Let's put this in perspective..
Imagine a community with rampant infection, no vaccination.
Now, imagine you drop 2 1,0000 person groups into the middle of this community..
Group A - 10,000 unvaccinated individuals, dropped into this community with wide virus spread. They don't use masks, they don't socially distance. Eventually, 80% will get infected before herd immunity. So 8000 of the 10,000 will get infected. Let's say there is a fatality rate of 1%... so out of the 8000 who get infected, 80 will die.

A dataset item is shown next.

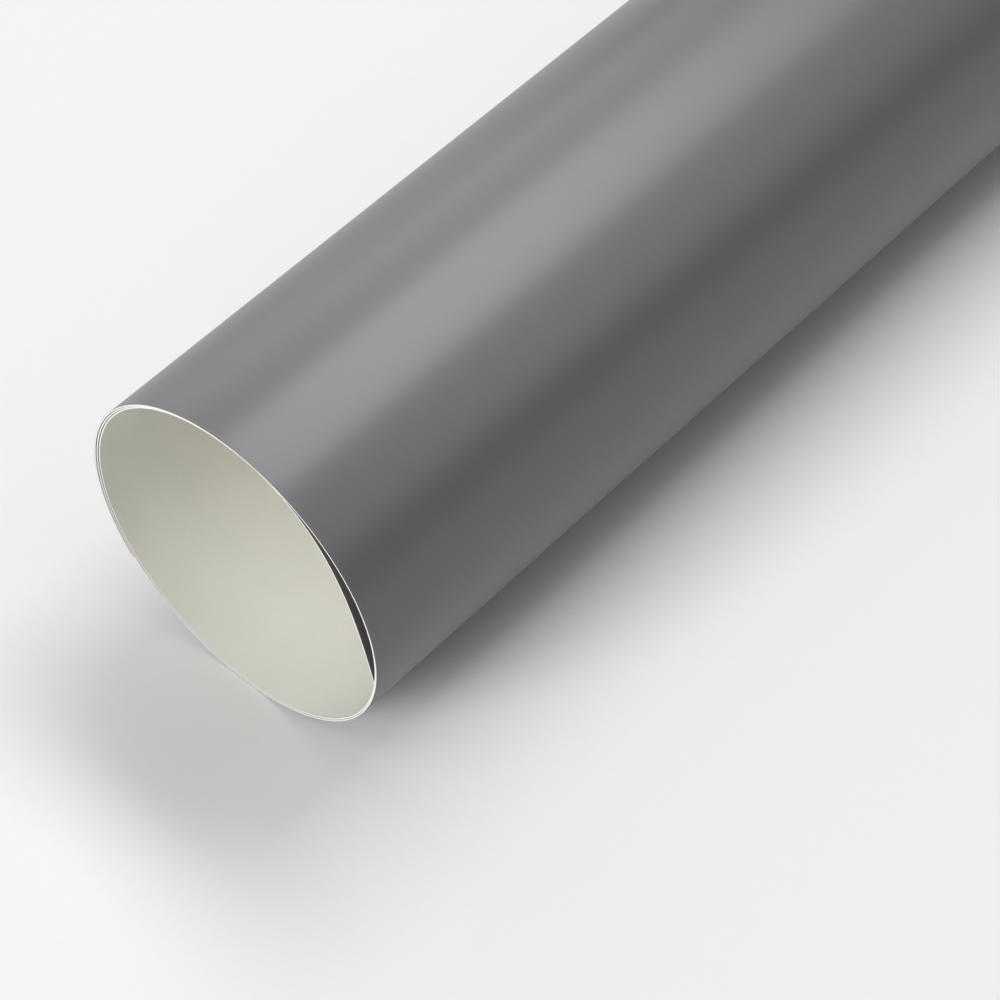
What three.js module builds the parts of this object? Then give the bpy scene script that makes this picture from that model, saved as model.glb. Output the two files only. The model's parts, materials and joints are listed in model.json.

Now, group B -- 10,000 vaccinated individuals (90% effective vaccine) gets dropped into the middle of the community. Instead of 8,000 getting infected... it's down to 800. That's still a lot of people. Instead of 80 people dying, it's "only" 8 people. Now, evidence suggests the vaccines are even more effective against death -- closer to 98-99%. So, it may be "only" 1-2 deaths.
That's a great improvement. Going from 80 deaths per 10,000 people to 1-2 deaths per 10,000 people is fantastic. But is it enough to abandon masks? That would still equate to tens of thousands of deaths on a national level.
Point being: It's about community protection, not individual protection. If you eliminate widespread community infection -- then 90% effective vaccines can work to continue to keep the community safe.... no masks or social distancing required.
But as long as there is widespread community infection, then isolated vaccinations are not very protective.
The goal of the CDC and public health plans: Continue to use ALL measures: social distancing, masking, and vaccines to drive away the virus. Once the virus is basically gone, then vaccinations will prevent it from coming back.